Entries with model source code
- - -
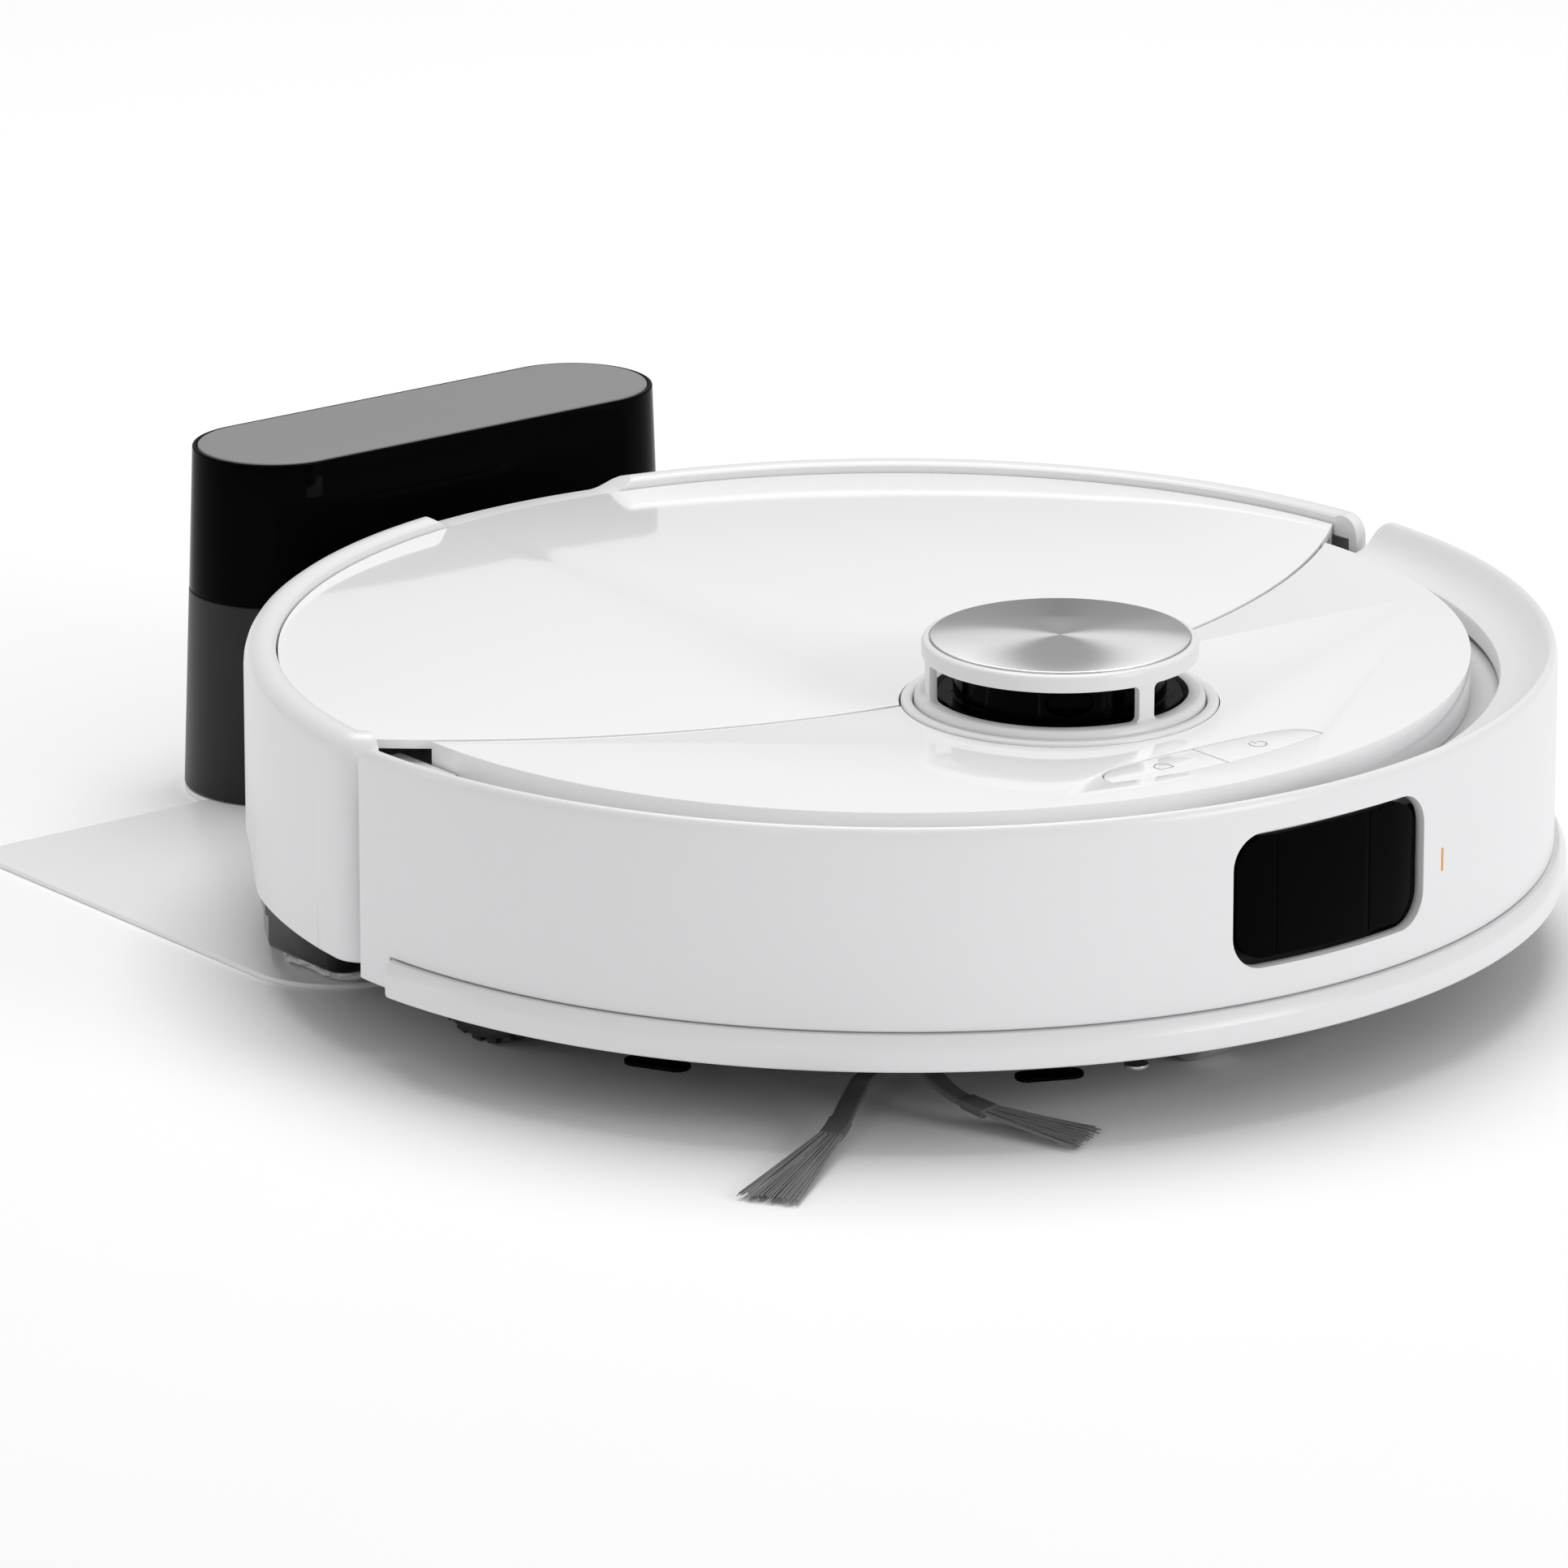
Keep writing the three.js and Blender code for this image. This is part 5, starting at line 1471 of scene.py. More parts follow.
    def build_head(self) -> None:
        """Black floor dish and drum with an oval lens recess and a lens."""
        top, bottom = high("lidar_head").z, low("lidar_head").z
        floor = high("lid").z + 2.5 * MM
        drum = 28 * MM
        profile = [
            (0.02 * MM, bottom),
            (10 * MM, bottom),
            (10 * MM, bottom + 9.5 * MM),
            (32.2 * MM, floor - 3 * MM),
            (32.2 * MM, floor - 0.3 * MM),
            (31.8 * MM, floor),
            (drum + 0.4 * MM, floor),
            (drum, floor + 0.4 * MM),
            (drum, top - 0.8 * MM),
            (drum - 0.8 * MM, top),
            (0.02 * MM, top),
        ]
        head = sweep("lidar_head_shape", profile, self.axis, steps=192)
        height = (top + floor) / 2
        out = polar(1.0, self.lens_angle)
        recess = self.oval("lens_recess", out, height, drum - 4 * MM, drum + 5 * MM, 0.3 * MM)
        carve(head, recess)
        soften(head, 0.25 * MM, 3, limit=45, smooth=30)
        install(head, "turret_head", Palette.black_gloss, "lidar_head")
        lens = self.oval("lens_shape", out, height, drum - 2.8 * MM, drum - 0.9 * MM, 0.0)
        soften(lens, 0.7 * MM, 5, limit=60, smooth=50)
        install(lens, "turret_lens", Palette.black_gloss, "lidar_lens")

    def oval(self, name: str, out: Vector, height: float, near: float, far: float, grow: float) -> Object:
        """Flattened bar that points out of the drum."""
        start, end = self.axis + UP * height + out * near, self.axis + UP * height + out * far
        bar = rod(name, 6 * MM + grow, start, end, 48)
        squeeze = (3.5 * MM + grow) / (6 * MM + grow)
        with editing(bar):
            bpy.ops.mesh.select_all(action="SELECT")
            bpy.ops.transform.resize(value=(1, 1, squeeze), center_override=start)
        return bar


# ---------------------------------------------------------------------------
# Underside: wheels, brushes and base
# ---------------------------------------------------------------------------


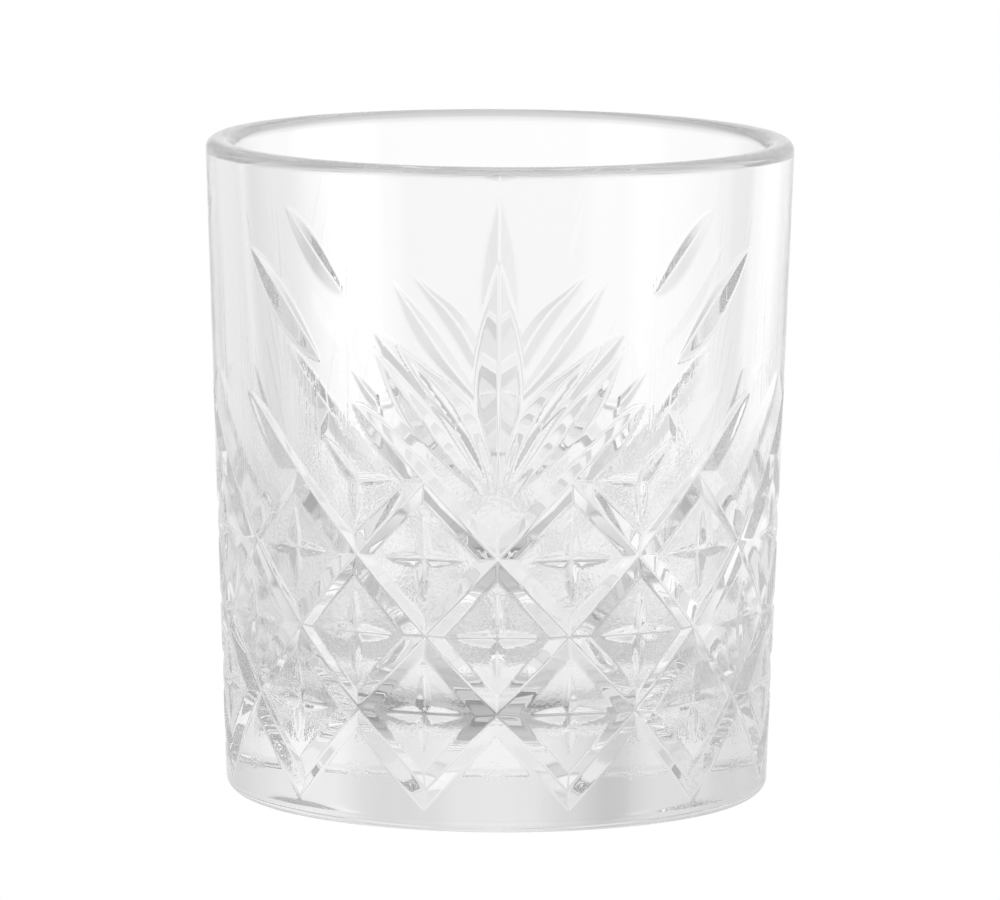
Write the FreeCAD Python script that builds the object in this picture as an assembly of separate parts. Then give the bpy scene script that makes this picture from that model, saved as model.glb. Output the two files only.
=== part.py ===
- - -
▶ EXERCISE INSTRUCTIONS: Print out all the entries precisely as written.

▶ REPLY TO THE EXERCISE:
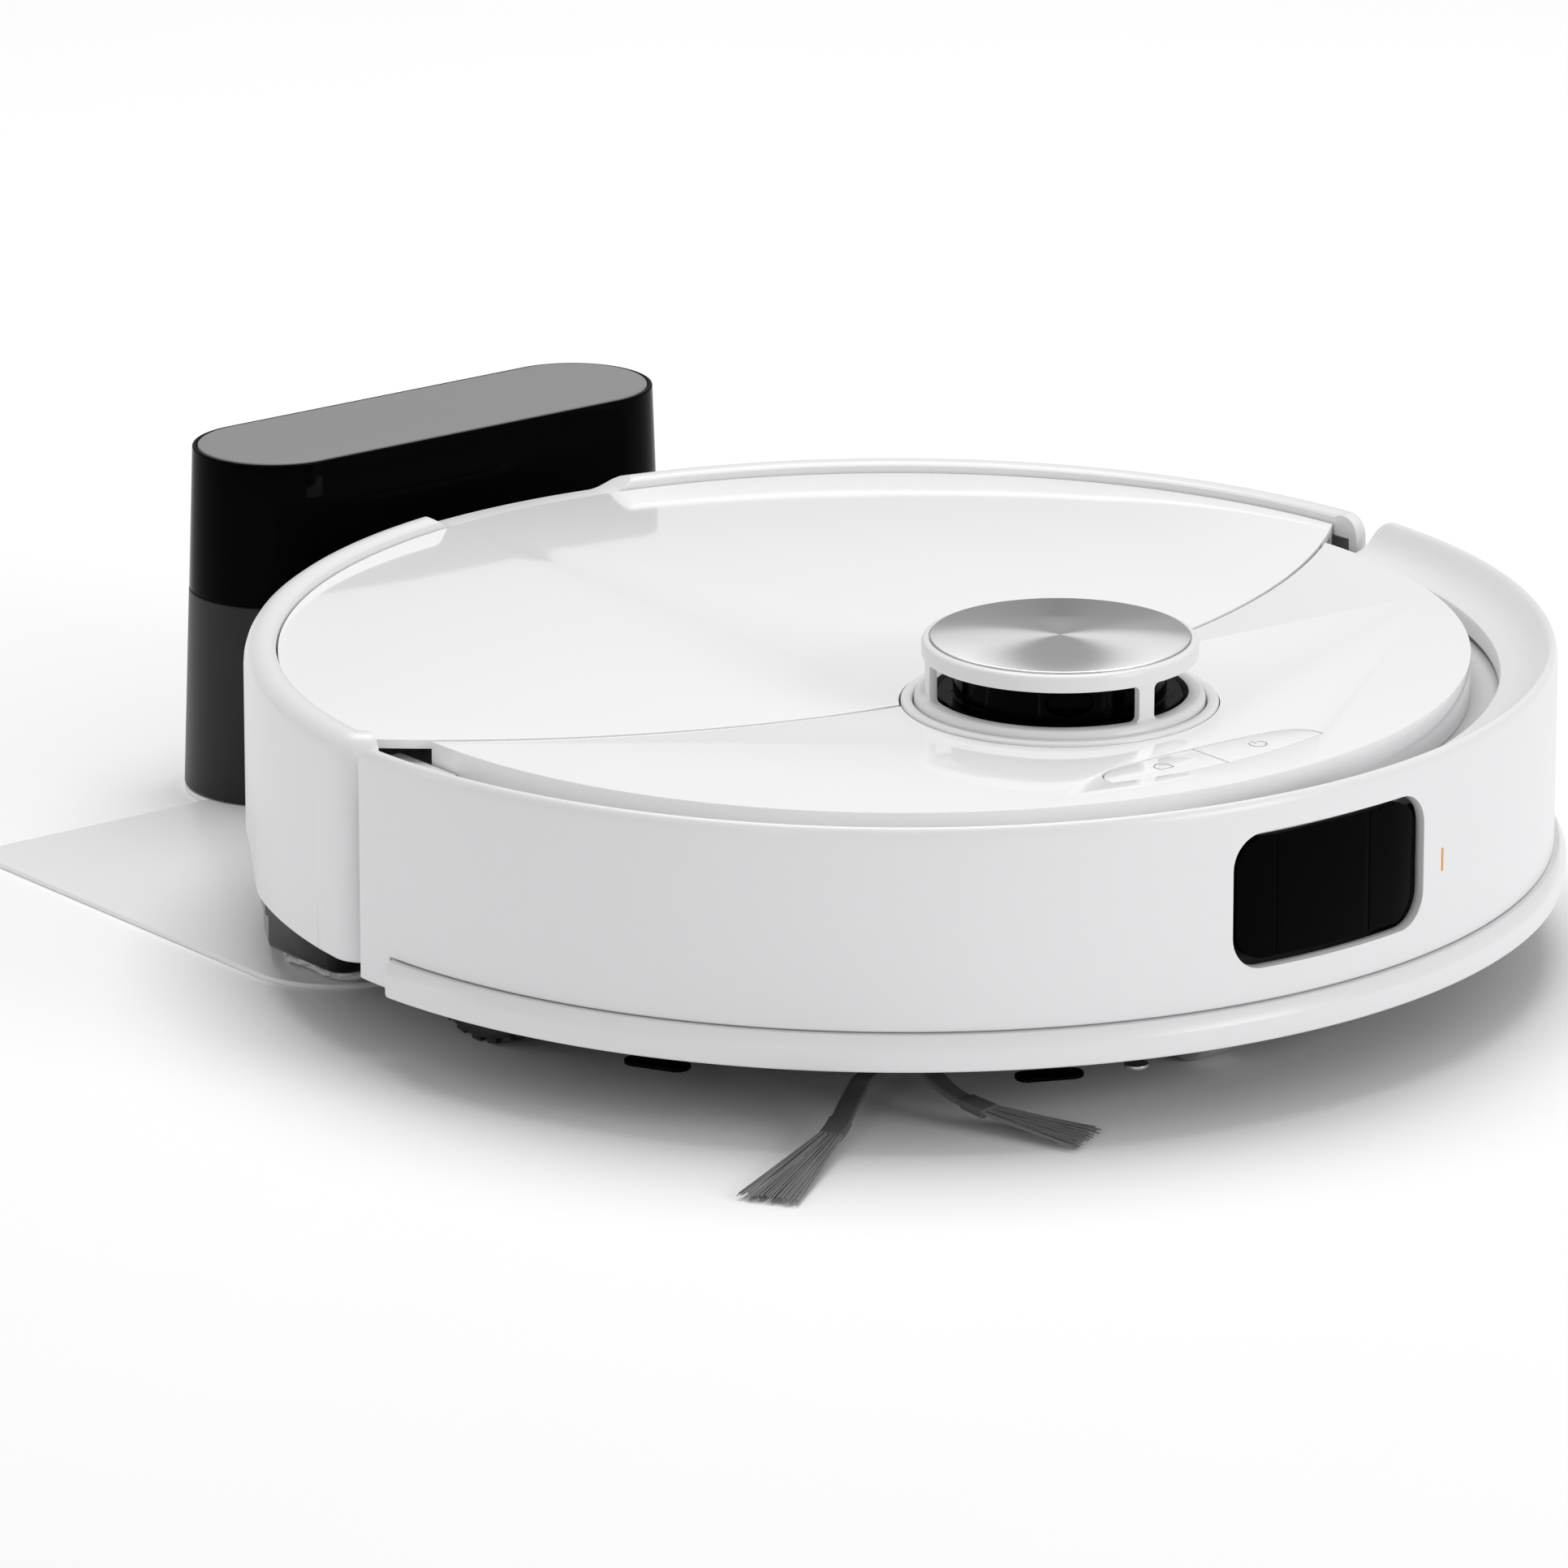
Keep writing the three.js and Blender code for this image. This is part 5, starting at line 1471 of scene.py. More parts follow.
    def build_head(self) -> None:
        """Black floor dish and drum with an oval lens recess and a lens."""
        top, bottom = high("lidar_head").z, low("lidar_head").z
        floor = high("lid").z + 2.5 * MM
        drum = 28 * MM
        profile = [
            (0.02 * MM, bottom),
            (10 * MM, bottom),
            (10 * MM, bottom + 9.5 * MM),
            (32.2 * MM, floor - 3 * MM),
            (32.2 * MM, floor - 0.3 * MM),
            (31.8 * MM, floor),
            (drum + 0.4 * MM, floor),
            (drum, floor + 0.4 * MM),
            (drum, top - 0.8 * MM),
            (drum - 0.8 * MM, top),
            (0.02 * MM, top),
        ]
        head = sweep("lidar_head_shape", profile, self.axis, steps=192)
        height = (top + floor) / 2
        out = polar(1.0, self.lens_angle)
        recess = self.oval("lens_recess", out, height, drum - 4 * MM, drum + 5 * MM, 0.3 * MM)
        carve(head, recess)
        soften(head, 0.25 * MM, 3, limit=45, smooth=30)
        install(head, "turret_head", Palette.black_gloss, "lidar_head")
        lens = self.oval("lens_shape", out, height, drum - 2.8 * MM, drum - 0.9 * MM, 0.0)
        soften(lens, 0.7 * MM, 5, limit=60, smooth=50)
        install(lens, "turret_lens", Palette.black_gloss, "lidar_lens")

    def oval(self, name: str, out: Vector, height: float, near: float, far: float, grow: float) -> Object:
        """Flattened bar that points out of the drum."""
        start, end = self.axis + UP * height + out * near, self.axis + UP * height + out * far
        bar = rod(name, 6 * MM + grow, start, end, 48)
        squeeze = (3.5 * MM + grow) / (6 * MM + grow)
        with editing(bar):
            bpy.ops.mesh.select_all(action="SELECT")
            bpy.ops.transform.resize(value=(1, 1, squeeze), center_override=start)
        return bar


# ---------------------------------------------------------------------------
# Underside: wheels, brushes and base
# ---------------------------------------------------------------------------


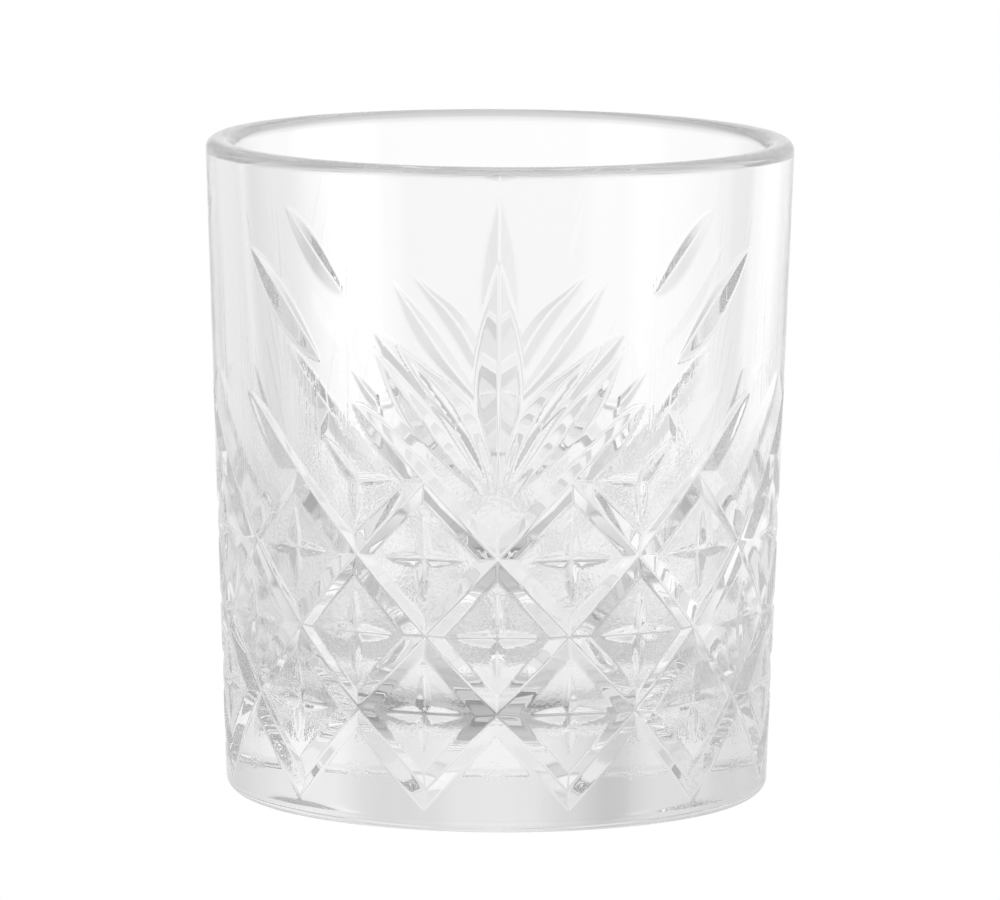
Write the FreeCAD Python script that builds the object in this picture as an assembly of separate parts. Then give the bpy scene script that makes this picture from that model, saved as model.glb. Output the two files only.
=== part.py ===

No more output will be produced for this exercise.